** START **
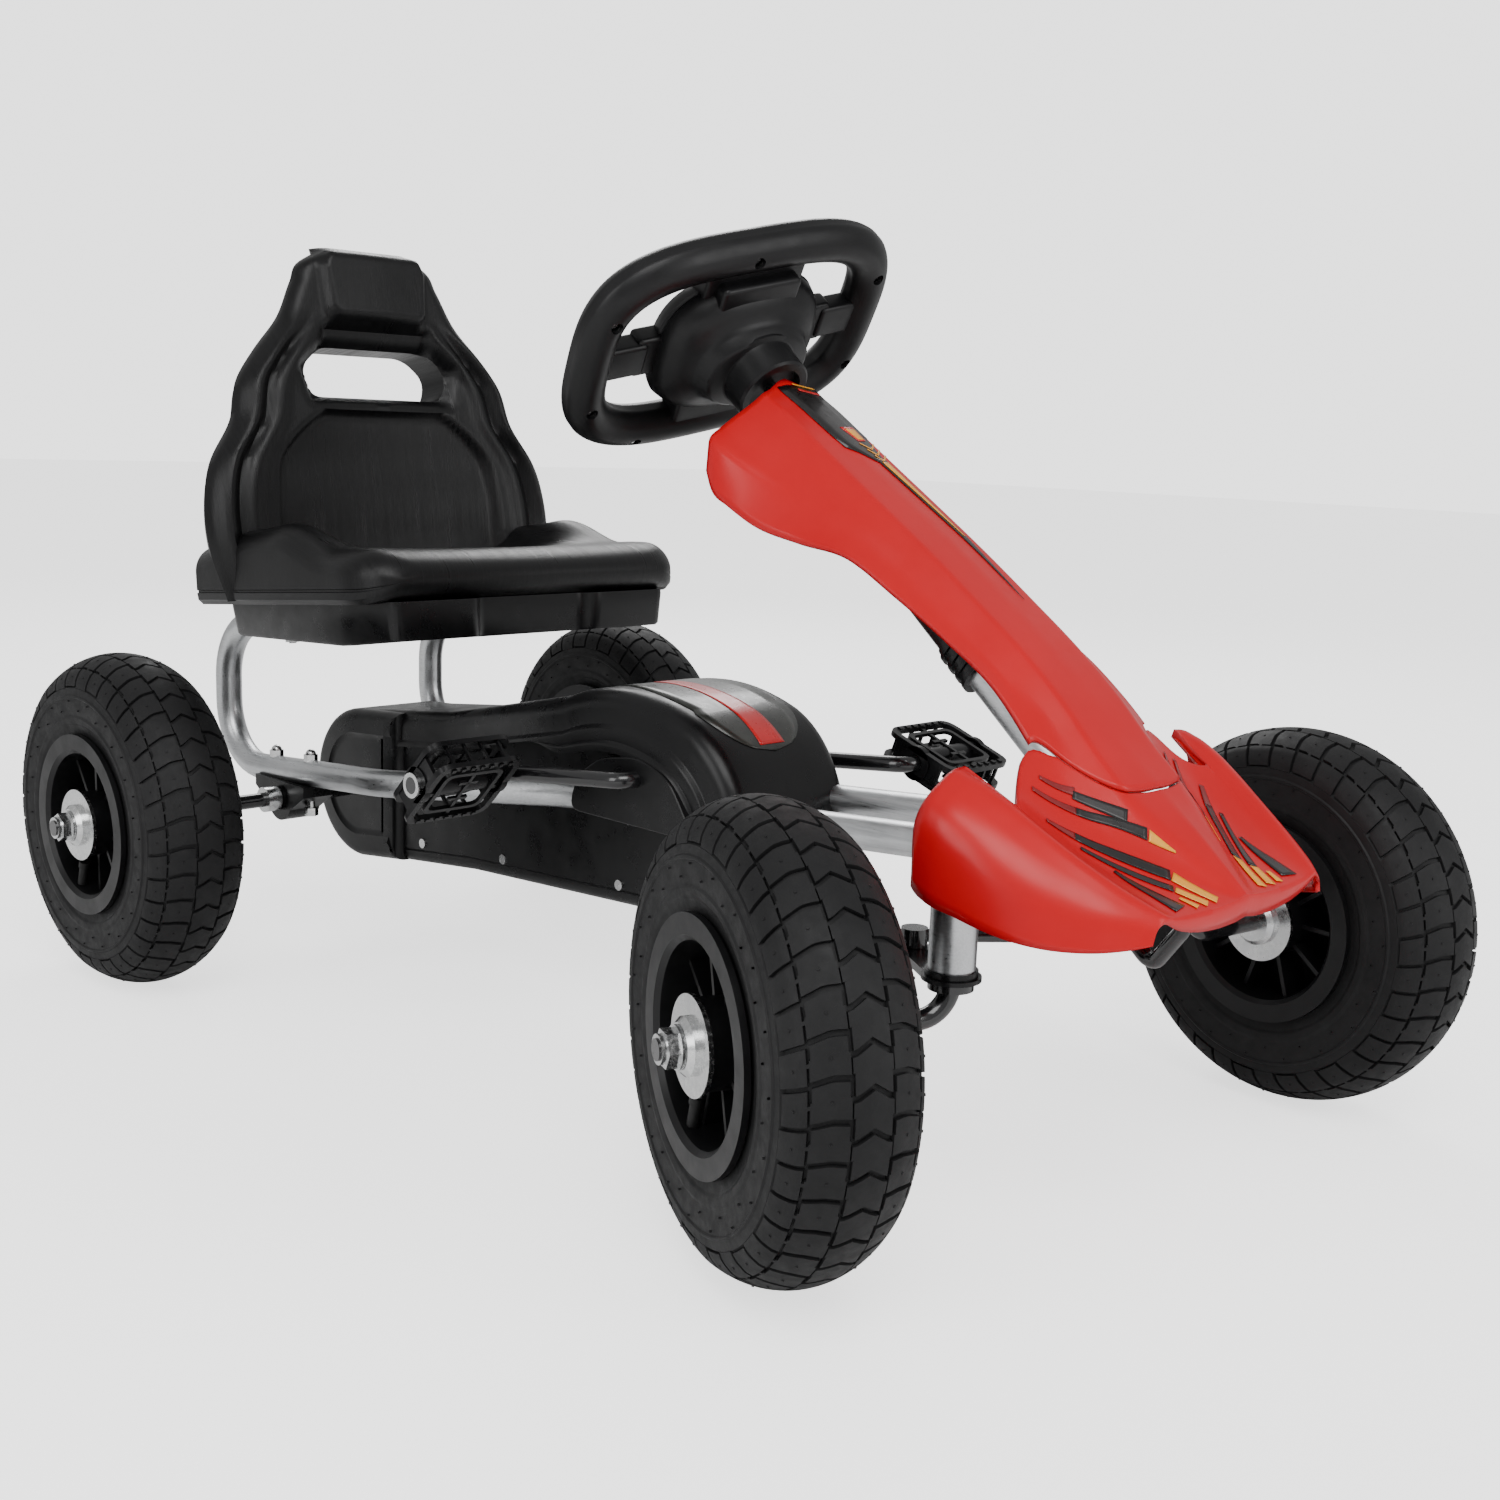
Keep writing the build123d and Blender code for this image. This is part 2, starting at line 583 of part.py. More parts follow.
with BuildPart() as pedal_caps:
    for centre, side in ((RIGHT_PEDAL, -1), (LEFT_PEDAL, 1)):
        ring(at(centre.X, centre.Y, centre.Z), SIDEWAYS * side, PEDAL_HALF + 0.6, PEDAL_HALF + 4, 9, CRANK_R)
save(pedal_caps, "pedal_caps")


def pitch_radius(teeth):
    return CHAIN_PITCH / 2 / sin(pi / teeth)


def make_sprocket(name, centre, teeth, bore):
    radius = pitch_radius(teeth) - 3.6
    with BuildPart() as sprocket:
        ring(centre, SIDEWAYS, -1.5, 1.5, radius, bore)
        ring(centre, SIDEWAYS, -9, 9, bore + 5, bore)
        with BuildSketch(Plane(origin=centre - SIDEWAYS * 4, z_dir=(0, 1, 0))):
            with PolarLocations(radius + 1.2, teeth):
                Circle(2.6)
            with PolarLocations(radius * 0.62, 5):
                Circle(radius * 0.17)
        extrude(amount=8, mode=Mode.SUBTRACT)
    save(sprocket, name)


make_sprocket("chain_wheel", at(CRANK_X, 0, CRANK_Z), FRONT_TEETH, CRANK_R)
make_sprocket("rear_sprocket", at(0, 0, TYRE_R), REAR_TEETH, AXLE_R)


def belt(grow):
    """Flat outline round both sprockets, grown by a little from the pitch line."""
    with BuildSketch(mode=Mode.PRIVATE) as outline:
        Circle(pitch_radius(REAR_TEETH) + grow)
        with Locations((CRANK_X, CRANK_Z - TYRE_R)):
            Circle(pitch_radius(FRONT_TEETH) + grow)
        make_hull(outline.sketch.edges())
    return outline.sketch


with BuildPart() as chain:
    with BuildSketch(Plane(origin=at(0, 4, TYRE_R), x_dir=(1, 0, 0), z_dir=(0, -1, 0))):
        add(belt(3))
        add(belt(-3), mode=Mode.SUBTRACT)
    extrude(amount=8)
save(chain, "chain")

# ---------------------------------------------------------------- crank brackets
BRACKET_Y = RAIL_Y_FRONT
with BuildPart() as crank_brackets:
    for side in (-1, 1):
        y = side * BRACKET_Y
        with BuildSketch(side_plane(y + 11)):
            with Locations((CRANK_X - 13, CRANK_Z - 3)):
                Rectangle(62, 26)
            with Locations((CRANK_X, CRANK_Z)):
                Circle(9, mode=Mode.SUBTRACT)
        extrude(amount=22)
        with BuildSketch(Plane(origin=at(250, y, rail_z(250)), z_dir=(1, 0, RAIL_SLOPE))):
            Circle(RAIL_R)
        extrude(amount=260, mode=Mode.SUBTRACT)
        bolt_holes(side)
save(crank_brackets, "crank_brackets")

with BuildPart() as bearing_bushes:
    for side in (-1, 1):
        ring(at(0, side * RAIL_Y_BACK, TYRE_R), SIDEWAYS, -BRACKET_HALF - 1.5, BRACKET_HALF + 1.5,
             10, AXLE_R + RUN_GAP)
        ring(at(CRANK_X, side * BRACKET_Y, CRANK_Z), SIDEWAYS, -12, 12, 9, CRANK_R + RUN_GAP)
save(bearing_bushes, "bearing_bushes")

with BuildPart() as bracket_bolts:
    for side in (-1, 1):
        for x in (-BOLT_X, BOLT_X):
            top = rail_z(x) + RAIL_R
            foot = at(x, side * RAIL_Y_BACK, 0)
            hexagon(foot, UP, top - 1, top + 5, 10)
            with Locations(foot + UP * (top + 5)):
                Sphere(4.4)
            hexagon(foot, UP, 118, 124.6, 10)
            with BuildSketch(Plane(origin=at(-60, side * RAIL_Y_BACK, rail_z(-60)),
                                   z_dir=(1, 0, RAIL_SLOPE))):
                Circle(RAIL_R)
            extrude(amount=120, mode=Mode.SUBTRACT)
            ring(foot, UP, 118, top + 2, BOLT_R)
        foot = at(CRANK_BOLT_X, side * BRACKET_Y, 0)
        under = rail_z(CRANK_BOLT_X) - RAIL_R
        hexagon(foot, UP, under - 5, under - 0.6, 10)
        hexagon(foot, UP, CRANK_Z + 10, CRANK_Z + 14, 10)
        ring(foot, UP, under - 6, CRANK_Z + 10, BOLT_R)
save(bracket_bolts, "bracket_bolts")

# ---------------------------------------------------------------- chain case
CASE_R = 64.5
CASE_C = 133.5


def case_view(shrink, x0=-100.0, x1=600.0, z0=0.0):
    """Side view of the case, or the part of it inside the limits, shrunk all round."""
    with BuildSketch(mode=Mode.PRIVATE) as view:
        with BuildLine():
            Polyline((0, CASE_C + CASE_R), (122, 212), (294, 249))
            ThreePointArc((294, 249), (372, 262), (428, 250))
            ThreePointArc((428, 250), (464, 221), (482, 178))
            ThreePointArc((482, 178), (444, 123), (359, 98))
            Polyline((359, 98), (157, 86), (0, CASE_C - CASE_R))
            ThreePointArc((0, CASE_C - CASE_R), (-CASE_R, CASE_C), (0, CASE_C + CASE_R))
        make_face()
        if shrink:
            offset(amount=-shrink, kind=Kind.ARC, mode=Mode.REPLACE)
        with Locations(((x0 + x1) / 2, (z0 + 400) / 2)):
            Rectangle(x1 - x0, 400 - z0, mode=Mode.INTERSECT)
    return view.sketch


DOME_BACK = 286.0
DOME_LOW = 180.0
CASE_STEPS = [
    (CASE_HALF, -100, 600, 0),
    (CASE_REAR_HALF, -100, 62, 0),
    (CASE_DOME_HALF, DOME_BACK, 600, DOME_LOW),
]
for name, side in (("right", -1), ("left", 1)):
    out = -side
    with BuildPart() as case:
        for half, x0, x1, z0 in CASE_STEPS:
            with BuildSketch(side_plane(0)):
                add(case_view(0, x0, x1, z0))
            extrude(amount=out * half)
        for half, x0, x1, z0 in CASE_STEPS:
            back = x0 + CASE_WALL if x0 > 0 else x0
            front = x1 - CASE_WALL if x1 < 100 else x1
            low = z0 + CASE_WALL if z0 > 0 else 0
            with BuildSketch(side_plane(0)):
                add(case_view(CASE_WALL, back, front, low))
            extrude(amount=out * (half - CASE_WALL), mode=Mode.SUBTRACT)
        rail_clear = Plane(origin=at(200, side * RAIL_Y_FRONT, rail_z(200)), z_dir=(1, 0, RAIL_SLOPE))
        with BuildSketch(rail_clear):
            Circle(RAIL_R + 1)
        extrude(amount=500, mode=Mode.SUBTRACT)
        bend_y = side * (RAIL_Y_FRONT + 2)
        with BuildSketch(Plane(origin=at(280, bend_y, rail_z(280)), z_dir=(1, 0, RAIL_SLOPE))):
            SlotOverall(30, 2 * RAIL_R + 4)
        extrude(amount=36, mode=Mode.SUBTRACT)
        with BuildSketch(Plane(origin=at(CRANK_X, side * 20, CRANK_Z), z_dir=(0, side, 0))):
            Circle(12)
        extrude(amount=60, mode=Mode.SUBTRACT)
        with BuildSketch(Plane(origin=at(0, side * 20, TYRE_R), z_dir=(0, side, 0))):
            Circle(12)
        extrude(amount=60, mode=Mode.SUBTRACT)
    save(case, f"case_{name}")

with BuildPart() as case_screws:
    for x, z in ((90, 96), (200, 104), (340, 112), (100, 194), (230, 218)):
        ring(at(x, 0, z), SIDEWAYS * -1, CASE_HALF, CASE_HALF + 1.5, 4)
save(case_screws, "case_screws")

# ---------------------------------------------------------------- seat
PAN_HALF = 121.0
with BuildPart() as seat_base:
    with BuildSketch(seat_side):
        with BuildLine():
            Polyline((10, 4), (10, -17), (70, -26), (190, -26), (262, -14), (262, 4), close=True)
        make_face()
    extrude(amount=PAN_HALF, both=True)
    with BuildSketch(seat_side):
        with BuildLine():
            Polyline((0, 0), (0, -60), (300, -60), (300, 0), close=True)
        make_face()
    extrude(amount=PAN_HALF - 2.5, both=True, mode=Mode.SUBTRACT)
    for side in (-1, 1):
        seat_bolt_holes(side)
save(seat_base, "seat_base")

BACK_TILT = 10.0
BACK_THICK = 46.0
SEAT_WALL = 3.5
SEAT_HALF = 158.0
back_plane = Plane(origin=at(8, 0, 290), x_dir=(0, 1, 0),
                   z_dir=(cos(radians(BACK_TILT)), 0, sin(radians(BACK_TILT))))
SEAT_OUTLINE = [(160, 12), (171, 50), (172, 83), (163, 121), (142, 154), (130, 190), (112, 214),
                (89, 240), (71, 272), (60, 289), (40, 298)]
OPENING_OUTLINE = [(66, 178), (72, 200), (50, 219), (-50, 219), (-72, 200), (-66, 178)]
CUSHION_OUTLINE = [(2, 4.5), (252, 4.5), (259, 20), (244, 42), (190, 50), (60, 38), (2, 60)]


def back_view(shrink):
    """The seat back as seen from the front, with its opening, shrunk by the wall."""
    low, high = SEAT_OUTLINE[0][1] + shrink, SEAT_OUTLINE[-1][1] - shrink
    half = [(v - shrink, min(max(s, low), high)) for v, s in SEAT_OUTLINE]
    with BuildSketch(mode=Mode.PRIVATE) as view:
        with BuildLine():
            if shrink:
                Polyline(*half, *[(-v, s) for v, s in half[::-1]], close=True)
            else:
                edge = Spline(*half)
                far = Spline(*[(-v, s) for v, s in half])
                Line(edge @ 1, far @ 1)
                Line(edge @ 0, far @ 0)
        make_face()
        with BuildSketch(mode=Mode.PRIVATE) as opening:
            with BuildLine():
                Polyline(*OPENING_OUTLINE, close=True)
            make_face()
            if shrink:
                offset(amount=shrink, kind=Kind.INTERSECTION, mode=Mode.REPLACE)
            else:
                fillet(opening.vertices(), 9)
        add(opening.sketch, mode=Mode.SUBTRACT)
    return view.sketch


def cushion_view(shrink):
    with BuildSketch(mode=Mode.PRIVATE) as view:
        with BuildLine():
            Polyline(*CUSHION_OUTLINE, close=True)
        make_face()
        if shrink:
            offset(amount=-shrink, kind=Kind.INTERSECTION, mode=Mode.REPLACE)
    return view.sketch


def seat_shape(shrink):
    """The closed seat, or the space inside its wall."""
    with BuildPart(mode=Mode.PRIVATE) as shape:
        with BuildSketch(back_plane.offset(-shrink)) as back:
            add(back_view(shrink))
        extrude(back.sketch, amount=2 * shrink - BACK_THICK)
        with BuildSketch(seat_side) as cushion:
            add(cushion_view(shrink))
        extrude(cushion.sketch, amount=SEAT_HALF - shrink, both=True)
    return shape.part


with BuildPart() as seat:
    add(seat_shape(0))
    add(seat_shape(SEAT_WALL), mode=Mode.SUBTRACT)
    with BuildSketch(Plane(origin=at(100, 0, 250))):
        Circle(4)  # moulding vent under the cushion
    extrude(amount=55, mode=Mode.SUBTRACT)
save(seat, "seat")

with BuildPart() as seat_bolts:
    for side in (-1, 1):
        for along in SEAT_BOLTS:
            foot = seat_side.from_local_coords((along, 0, 0)) + SIDEWAYS * side * RAIL_Y_BACK
            ring(foot, seat_side.y_dir, -28, 4.2, BOLT_R)
            hexagon(foot, seat_side.y_dir, -27, -22.2, 10)
save(seat_bolts, "seat_bolts")

# ---------------------------------------------------------------- fairings
SKIN = 3.0


def skin_section(x, points):
    """Closed strip, the same left and right, that follows points given for the left half."""
    lower = [(y - SKIN * 0.7, z - SKIN) for y, z in points[:-1]]
    lower.append((points[-1][0] - SKIN, points[-1][1]))
    left = list(points) + lower[::-1]
    right = [(-y, z) for y, z in lower] + [(-y, z) for y, z in points[::-1]]
    with BuildSketch(cross_plane(x), mode=Mode.PRIVATE) as section:
        with BuildLine():
            Polyline(*left, *right, close=True)
        make_face()
    return section.sketch


UPPER_SECTIONS = {
    460: [(28, 474), (58, 443), (78, 424)],
    500: [(28, 450), (51, 427), (74, 392)],
    545: [(28, 421), (43, 407), (62, 376)],
    600: [(28, 384), (37, 371), (50, 350)],
    650: [(28, 348), (37, 336), (52, 320)],
    700: [(29, 309), (39, 299), (56, 290)],
    728: [(30, 284), (40, 274), (54, 262)],
}
with BuildPart() as upper_fairing:
    loft([skin_section(x, points) for x, points in UPPER_SECTIONS.items()], ruled=True)
save(upper_fairing, "upper_fairing")

NOSE_SECTIONS = {
    729: [(30, 283), (42, 270), (66, 250), (104, 259), (115, 260), (143, 244), (148, 196)],
    745: [(30, 268), (42, 254), (64, 240), (100, 248), (111, 251), (139, 236), (145, 192)],
    770: [(27, 243), (36, 232), (60, 224), (94, 232), (105, 238), (132, 222), (138, 187)],
    800: [(20, 217), (30, 208), (52, 206), (84, 210), (97, 217), (112, 206), (116, 185)],
    825: [(4, 205), (20, 202), (44, 202), (70, 205), (84, 208), (88, 201), (90, 191)],
}
FENDER_SECTIONS = {
    702: [(119, 262), (142, 247), (147, 211)],
    712: [(118, 268), (145, 252), (149, 201)],
    729: [(115, 260), (143, 244), (148, 196)],
}
with BuildPart() as nose_fairing:
    loft([skin_section(x, points) for x, points in NOSE_SECTIONS.items()], ruled=True)
    for side in (-1, 1):
        strips = []
        for x, points in FENDER_SECTIONS.items():
            inner = [(y - SKIN * 0.8, z - SKIN * 0.8) for y, z in points]
            with BuildSketch(cross_plane(x), mode=Mode.PRIVATE) as strip:
                with BuildLine():
                    Polyline(*[(side * y, z) for y, z in points + inner[::-1]], close=True)
                make_face()
            strips.append(strip.sketch)
        loft(strips, ruled=True)
save(nose_fairing, "nose_fairing")
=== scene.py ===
import json
from math import atan2, cos, pi, radians, sin

import bmesh
import bpy
import numpy as np
from mathutils import Matrix, Vector


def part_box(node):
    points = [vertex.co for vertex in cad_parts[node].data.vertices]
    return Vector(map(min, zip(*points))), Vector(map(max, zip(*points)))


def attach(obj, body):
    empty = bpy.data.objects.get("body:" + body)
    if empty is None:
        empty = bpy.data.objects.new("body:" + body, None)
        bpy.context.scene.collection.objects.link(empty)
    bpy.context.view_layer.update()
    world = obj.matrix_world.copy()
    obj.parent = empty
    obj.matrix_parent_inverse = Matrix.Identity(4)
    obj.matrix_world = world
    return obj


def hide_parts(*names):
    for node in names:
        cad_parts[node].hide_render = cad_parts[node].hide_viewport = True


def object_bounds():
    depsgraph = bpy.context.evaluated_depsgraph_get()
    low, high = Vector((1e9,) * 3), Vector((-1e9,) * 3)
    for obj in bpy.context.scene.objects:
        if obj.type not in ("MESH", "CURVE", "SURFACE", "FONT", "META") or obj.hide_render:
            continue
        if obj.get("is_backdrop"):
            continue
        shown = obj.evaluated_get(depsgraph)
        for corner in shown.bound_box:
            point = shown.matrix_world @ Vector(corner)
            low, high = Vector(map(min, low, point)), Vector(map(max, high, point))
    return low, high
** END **
* [TASK TO CARRY OUT]: Which lines above hold the word "shown"? Copy each of them.

* [REPLY TO THE EXERCISE]:
        shown = obj.evaluated_get(depsgraph)
        for corner in shown.bound_box:
            point = shown.matrix_world @ Vector(corner)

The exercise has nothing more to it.